- Work to be completed: Write out the listing exactly as it is given.
------ Stored data
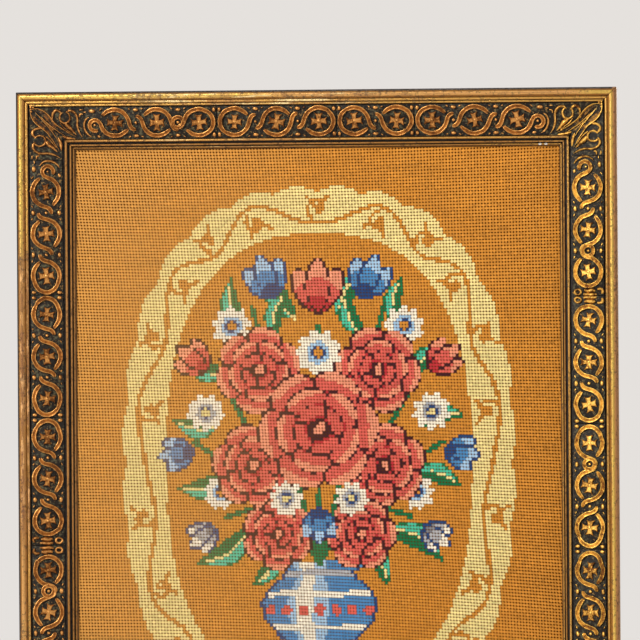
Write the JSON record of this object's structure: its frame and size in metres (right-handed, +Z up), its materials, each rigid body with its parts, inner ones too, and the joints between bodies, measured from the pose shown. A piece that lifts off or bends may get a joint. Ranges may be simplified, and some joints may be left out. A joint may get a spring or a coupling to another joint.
{
  "type": "framed needlepoint picture",
  "caption": "Upright needlepoint picture in wool tent stitch on canvas, held in a gilded wooden frame with guilloche ornament and leaf corners.",
  "frame": {"origin": "on the flat back of the top rail, half way along it and half way up that face", "axes": "+Z up the picture, +Y into the wall, -Y out of the picture's face, +X to the viewer's right"},
  "size_m": [0.403, 0.024, 0.5],
  "materials": {
    "gilded_wood": "antique gilding worn along the mouldings, dark in the grooves",
    "gilded_ornament": "moulded composition, gilded on the raised strands, dark patina in the ground",
    "wool_stitching": "wool tent stitch on cotton canvas"
  },
  "bodies": {
    "root": {"rail_top": "gilded_wood", "rail_bottom": "gilded_wood", "rail_left": "gilded_wood", "rail_right": "gilded_wood", "strip_top_1": "gilded_ornament", "strip_top_2": "gilded_ornament", "strip_top_3": "gilded_ornament", "strip_top_4": "gilded_ornament", "strip_bottom_1": "gilded_ornament", "strip_bottom_2": "gilded_ornament", "strip_bottom_3": "gilded_ornament", "strip_bottom_4": "gilded_ornament", "strip_left_1": "gilded_ornament", "strip_left_2": "gilded_ornament", "strip_left_3": "gilded_ornament", "strip_left_4": "gilded_ornament", "strip_left_5": "gilded_ornament", "strip_right_1": "gilded_ornament", "strip_right_2": "gilded_ornament", "strip_right_3": "gilded_ornament", "strip_right_4": "gilded_ornament", "strip_right_5": "gilded_ornament", "corner_top_left": "gilded_ornament", "corner_top_right": "gilded_ornament", "corner_bottom_left": "gilded_ornament", "corner_bottom_right": "gilded_ornament", "needlepoint": "wool_stitching"}
  },
  "joints": []
}
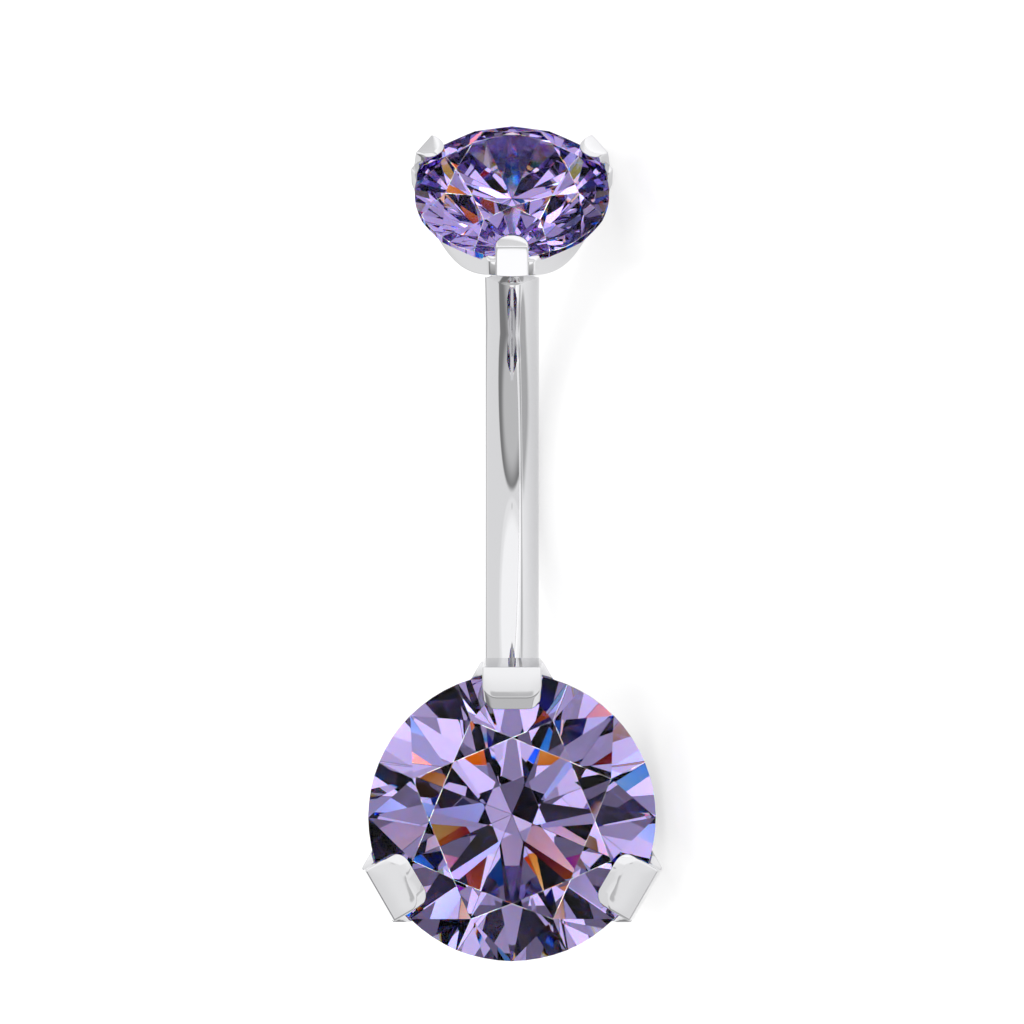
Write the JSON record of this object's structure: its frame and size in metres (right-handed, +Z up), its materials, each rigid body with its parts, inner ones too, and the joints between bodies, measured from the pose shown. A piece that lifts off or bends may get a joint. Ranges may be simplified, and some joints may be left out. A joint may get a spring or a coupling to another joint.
{
  "type": "navel ring",
  "caption": "Curved navel barbell with a large and a small round faceted stone in three-prong settings; the small one unscrews from the bar.",
  "frame": {"origin": "middle of the resting ring's outline, on the surface that it lies on", "axes": "+X along the ring from the large stone to the small one, +Y across it towards the back of the stones, +Z up"},
  "size_m": [0.0238, 0.0088, 0.0081],
  "materials": {
    "titanium": "mirror polished titanium",
    "large_stone": "polished violet cubic zirconia",
    "small_stone": "polished violet cubic zirconia"
  },
  "bodies": {
    "barbell": {"bar_with_setting": "titanium", "large_stone": "large_stone"},
    "threaded_top": {"small_setting": "titanium", "small_stone": "small_stone"}
  },
  "joints": [
    {"name": "top_unscrews", "type": "slide", "parent": "barbell", "child": "threaded_top", "axis": [0.6857, -0.6645, 0.2972], "range_m": [0, 0.0022]}
  ]
}
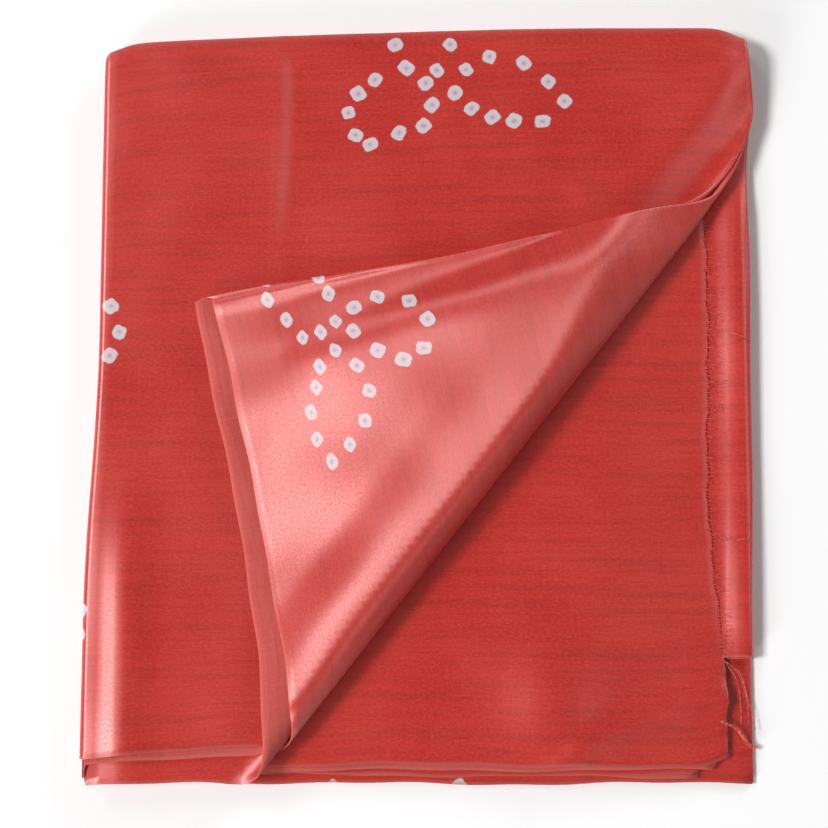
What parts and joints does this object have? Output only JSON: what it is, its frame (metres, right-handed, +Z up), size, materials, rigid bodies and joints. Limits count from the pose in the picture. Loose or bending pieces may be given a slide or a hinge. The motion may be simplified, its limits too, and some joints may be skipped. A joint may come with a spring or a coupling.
{
  "type": "folded bandhani cloth",
  "caption": "Length of red tie-dyed silk satin folded into a flat packet, doubled at one edge, with one corner of its upper layers rolled back diagonally.",
  "frame": {"origin": "centre of the packet's bounding box, on the surface it rests on", "axes": "+X across the packet towards its open side with the raw cut end, +Y towards the doubled edge, +Z up"},
  "size_m": [0.2526, 0.2884, 0.0274],
  "materials": {
    "bandhani_satin": "glossy silk satin, brick red with pale resist dots, matt on the wrong side"
  },
  "bodies": {
    "root": {"bandhani_cloth": "bandhani_satin"}
  },
  "joints": []
}
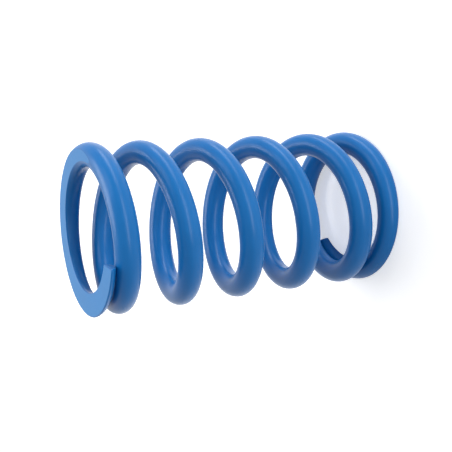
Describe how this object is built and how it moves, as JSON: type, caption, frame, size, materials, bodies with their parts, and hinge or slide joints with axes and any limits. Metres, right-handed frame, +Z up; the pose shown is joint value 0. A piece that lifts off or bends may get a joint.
------------
- Written reply:
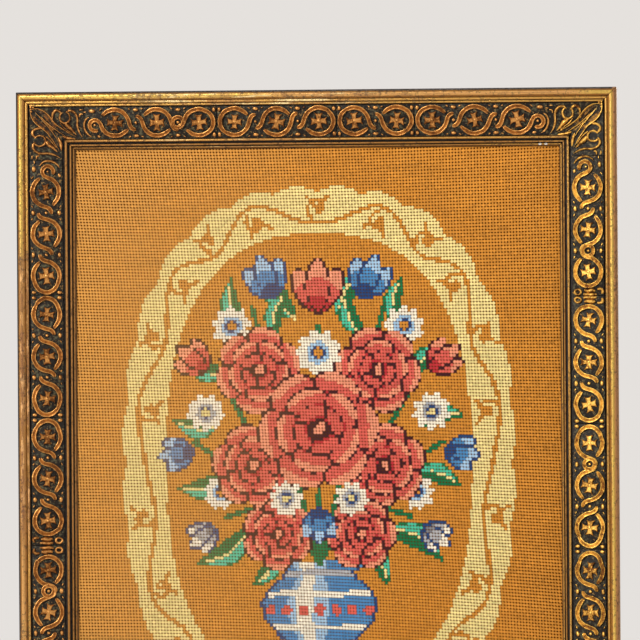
Write the JSON record of this object's structure: its frame and size in metres (right-handed, +Z up), its materials, each rigid body with its parts, inner ones too, and the joints between bodies, measured from the pose shown. A piece that lifts off or bends may get a joint. Ranges may be simplified, and some joints may be left out. A joint may get a spring or a coupling to another joint.
{
  "type": "framed needlepoint picture",
  "caption": "Upright needlepoint picture in wool tent stitch on canvas, held in a gilded wooden frame with guilloche ornament and leaf corners.",
  "frame": {"origin": "on the flat back of the top rail, half way along it and half way up that face", "axes": "+Z up the picture, +Y into the wall, -Y out of the picture's face, +X to the viewer's right"},
  "size_m": [0.403, 0.024, 0.5],
  "materials": {
    "gilded_wood": "antique gilding worn along the mouldings, dark in the grooves",
    "gilded_ornament": "moulded composition, gilded on the raised strands, dark patina in the ground",
    "wool_stitching": "wool tent stitch on cotton canvas"
  },
  "bodies": {
    "root": {"rail_top": "gilded_wood", "rail_bottom": "gilded_wood", "rail_left": "gilded_wood", "rail_right": "gilded_wood", "strip_top_1": "gilded_ornament", "strip_top_2": "gilded_ornament", "strip_top_3": "gilded_ornament", "strip_top_4": "gilded_ornament", "strip_bottom_1": "gilded_ornament", "strip_bottom_2": "gilded_ornament", "strip_bottom_3": "gilded_ornament", "strip_bottom_4": "gilded_ornament", "strip_left_1": "gilded_ornament", "strip_left_2": "gilded_ornament", "strip_left_3": "gilded_ornament", "strip_left_4": "gilded_ornament", "strip_left_5": "gilded_ornament", "strip_right_1": "gilded_ornament", "strip_right_2": "gilded_ornament", "strip_right_3": "gilded_ornament", "strip_right_4": "gilded_ornament", "strip_right_5": "gilded_ornament", "corner_top_left": "gilded_ornament", "corner_top_right": "gilded_ornament", "corner_bottom_left": "gilded_ornament", "corner_bottom_right": "gilded_ornament", "needlepoint": "wool_stitching"}
  },
  "joints": []
}
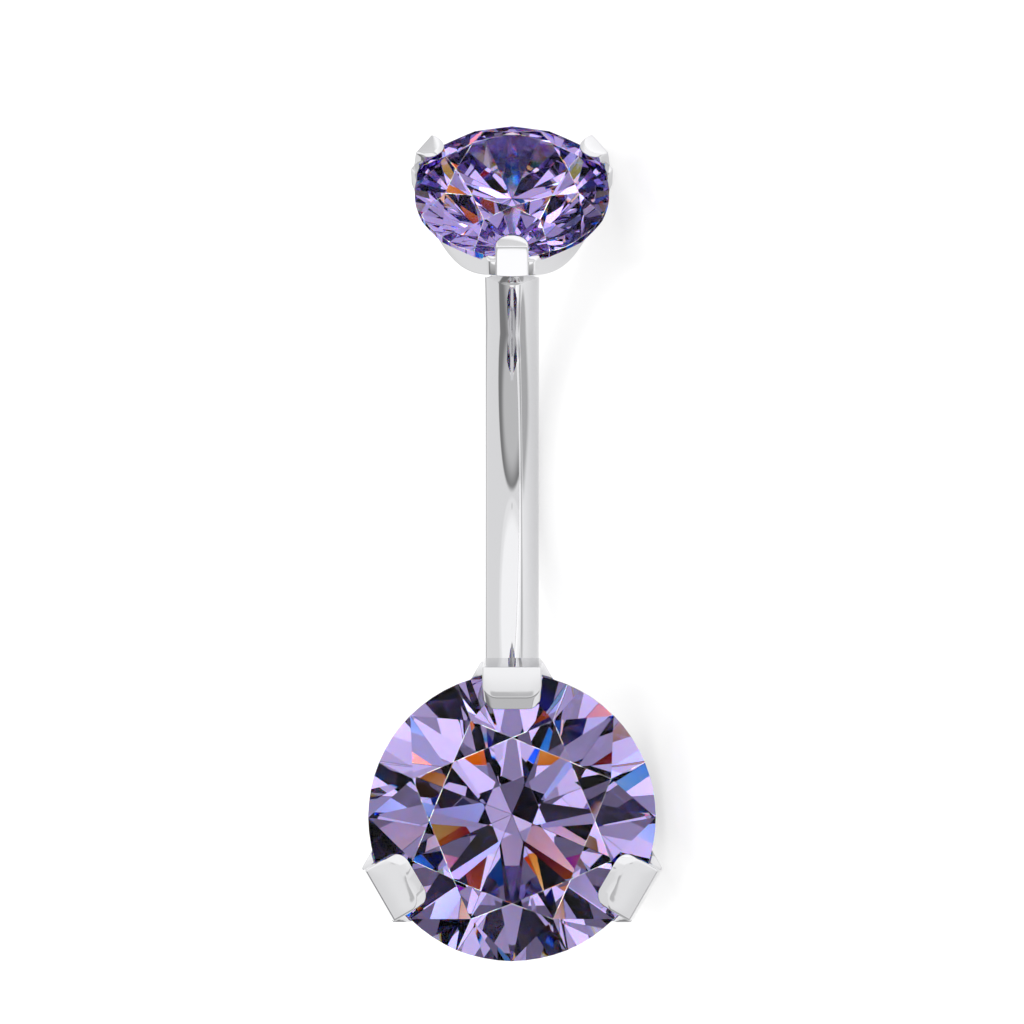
Write the JSON record of this object's structure: its frame and size in metres (right-handed, +Z up), its materials, each rigid body with its parts, inner ones too, and the joints between bodies, measured from the pose shown. A piece that lifts off or bends may get a joint. Ranges may be simplified, and some joints may be left out. A joint may get a spring or a coupling to another joint.
{
  "type": "navel ring",
  "caption": "Curved navel barbell with a large and a small round faceted stone in three-prong settings; the small one unscrews from the bar.",
  "frame": {"origin": "middle of the resting ring's outline, on the surface that it lies on", "axes": "+X along the ring from the large stone to the small one, +Y across it towards the back of the stones, +Z up"},
  "size_m": [0.0238, 0.0088, 0.0081],
  "materials": {
    "titanium": "mirror polished titanium",
    "large_stone": "polished violet cubic zirconia",
    "small_stone": "polished violet cubic zirconia"
  },
  "bodies": {
    "barbell": {"bar_with_setting": "titanium", "large_stone": "large_stone"},
    "threaded_top": {"small_setting": "titanium", "small_stone": "small_stone"}
  },
  "joints": [
    {"name": "top_unscrews", "type": "slide", "parent": "barbell", "child": "threaded_top", "axis": [0.6857, -0.6645, 0.2972], "range_m": [0, 0.0022]}
  ]
}
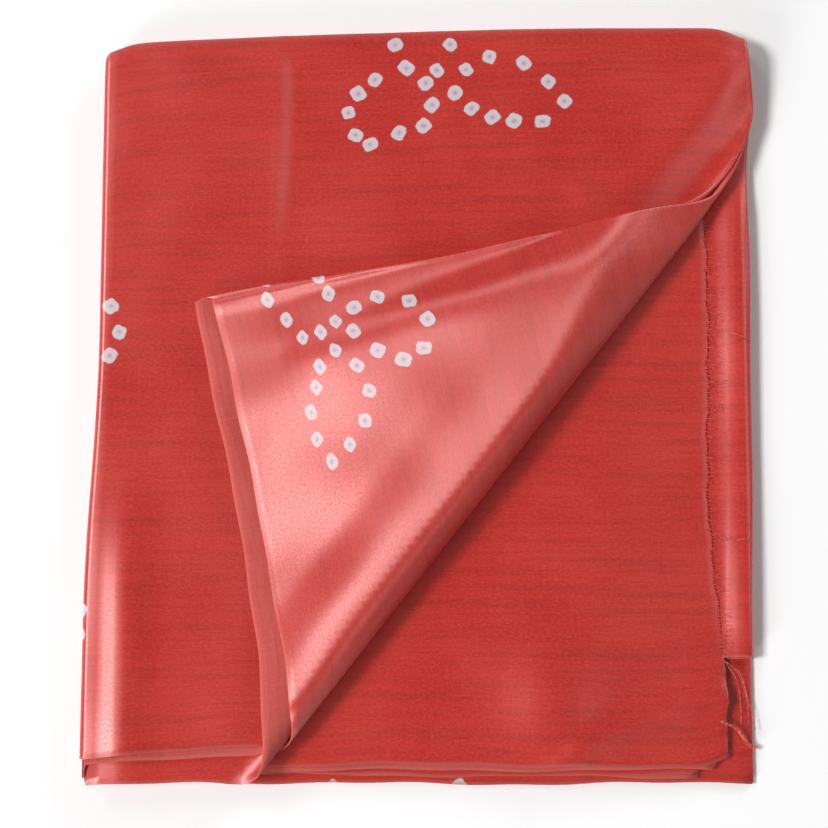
What parts and joints does this object have? Output only JSON: what it is, its frame (metres, right-handed, +Z up), size, materials, rigid bodies and joints. Limits count from the pose in the picture. Loose or bending pieces may be given a slide or a hinge. The motion may be simplified, its limits too, and some joints may be skipped. A joint may come with a spring or a coupling.
{
  "type": "folded bandhani cloth",
  "caption": "Length of red tie-dyed silk satin folded into a flat packet, doubled at one edge, with one corner of its upper layers rolled back diagonally.",
  "frame": {"origin": "centre of the packet's bounding box, on the surface it rests on", "axes": "+X across the packet towards its open side with the raw cut end, +Y towards the doubled edge, +Z up"},
  "size_m": [0.2526, 0.2884, 0.0274],
  "materials": {
    "bandhani_satin": "glossy silk satin, brick red with pale resist dots, matt on the wrong side"
  },
  "bodies": {
    "root": {"bandhani_cloth": "bandhani_satin"}
  },
  "joints": []
}
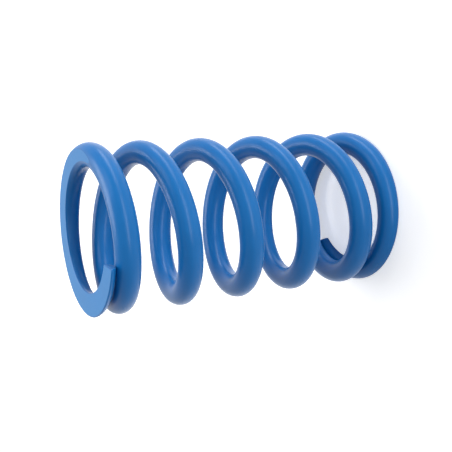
Describe how this object is built and how it moves, as JSON: type, caption, frame, size, materials, bodies with their parts, and hinge or slide joints with axes and any limits. Metres, right-handed frame, +Z up; the pose shown is joint value 0. A piece that lifts off or bends may get a joint.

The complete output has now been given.